April 22, 2005

Elian (part 2)

I am posting a response to the execrable Leonard Pitts and his racist and insulting column written about Cuban Americans, as well as a piece I wrote (above) when Elian was flown from Miami.

Mr. Pitts:

Usually I read your column with the bemused detachment of one who is reading the "party line" he has read over and over again, ad nauseum. Today, however, your column in The Miami Herald ("Elian saga on a course for collision," March 30, 2000) so angered me that I had to respond directly to you.

How dare you compare the Cuban-Americans in Miami protesting the Federal government over Elian to Gov. Orval Faubus, that intolerant racist in Arkansas over 40 years ago, simply because he defied the Federal government as well? Are you such an advocate of "the state above all" that you cannot abide our protests and civil disobedience over the freedom of a six-year old? Are you such an elitist that you believe that the people should not dare express their dissent against injustice, regardless of the source?
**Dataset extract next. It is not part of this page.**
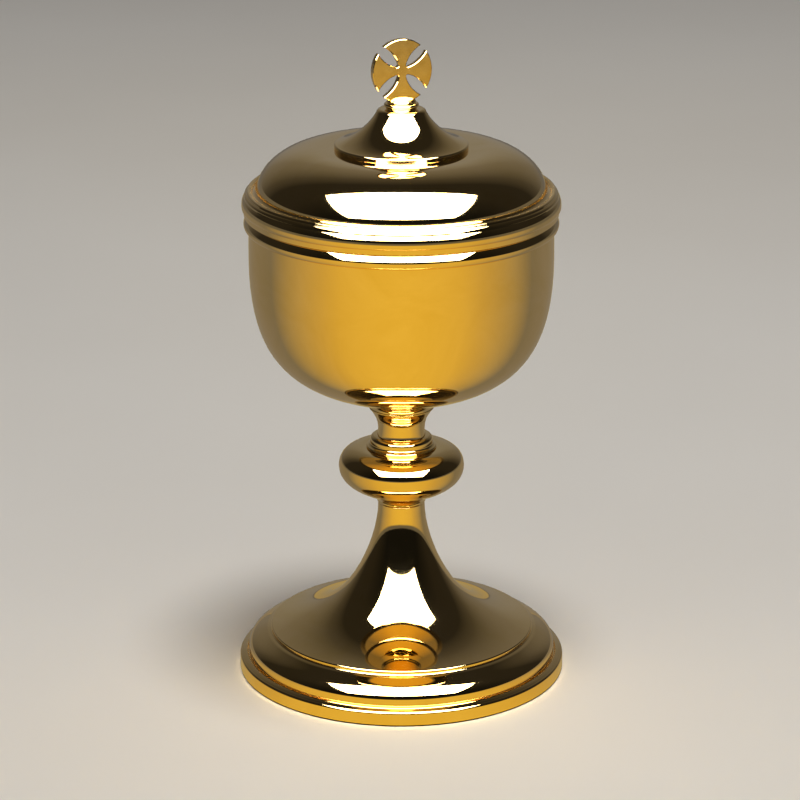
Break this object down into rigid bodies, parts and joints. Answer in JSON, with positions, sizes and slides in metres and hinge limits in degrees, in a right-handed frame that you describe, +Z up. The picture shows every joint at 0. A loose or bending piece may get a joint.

You, and the rest of the so-called "free" press, insist on focusing a bright light on what happens in Miami and not on what happens in Havana. I have never read your "criticisms" of Castro's communist regime expressed as ferociously as your criticisms of us for protesting the Federal government and Fidel Castro. And, as an added bonus, you have the gall to compare us to Jim Crow racists!

With your indiscriminate brush you painted the Cuban-American community as comparable to the vilest racists: your race-baiting is reprehensible. You owe us an apology for this slander. You also restated an "opinion" that we are "intolerant of dissent" and that we "use violence and coercion as means of cowing disagreement." This is a pretty broad and inaccurate generalization you added to make your point. The organizers of the Elian protests have always called for non-violent protests and civil disobedience, if necessary. It is the right of every American to disagree with laws that are unjust and to protest those laws, if necessary -- short of violence.

Castro's Cuba is hardly the place where the very values you allegedly cherish would be taught to Elian. We do not want Elian to be sent back to Communism; we do not want to traumatize him any further. We want him to grow up free and loved and fed and cared for; we want him to learn how great freedom is. We want to him to know that the death of his mother was not in vain; we want to him to honor his mother’s memory by enjoying his new-found freedom; we want him to make the best of the opportunities he now has that she gave her life for. We want him to love the U.S. for what it truly is and not for what it has become. We want what is best for this child.

Simply stated, this is a fight for what is right.

Mr. Pitts, we have the rights we have today because many, many people did the very thing you criticize us for doing. You should turn that bright light you have shined on us with such maliciousness and mendacity and shine it on yourself and your hypocrisy.

Sincerely,

George L. Moneo
Miami, Florida

(This letter may be be published in its entirety without editorial changes and with attribution.)

The letter was never published. His original column can be found here: Leonard Pitts, "Elian saga on a course for collision," The Miami Herald, March 30, 2000, Page 1E.

Posted by George Moneo at April 22, 2005 08:51 AM

Comments

What a total lowlife this Pitts is! I am outraged he compared the disenfranchised Cuban-American community with the Baws Hawg racists instead of the civil rights marchers as they should have been. This guy has one twisted mind for garbage. This is an outrage.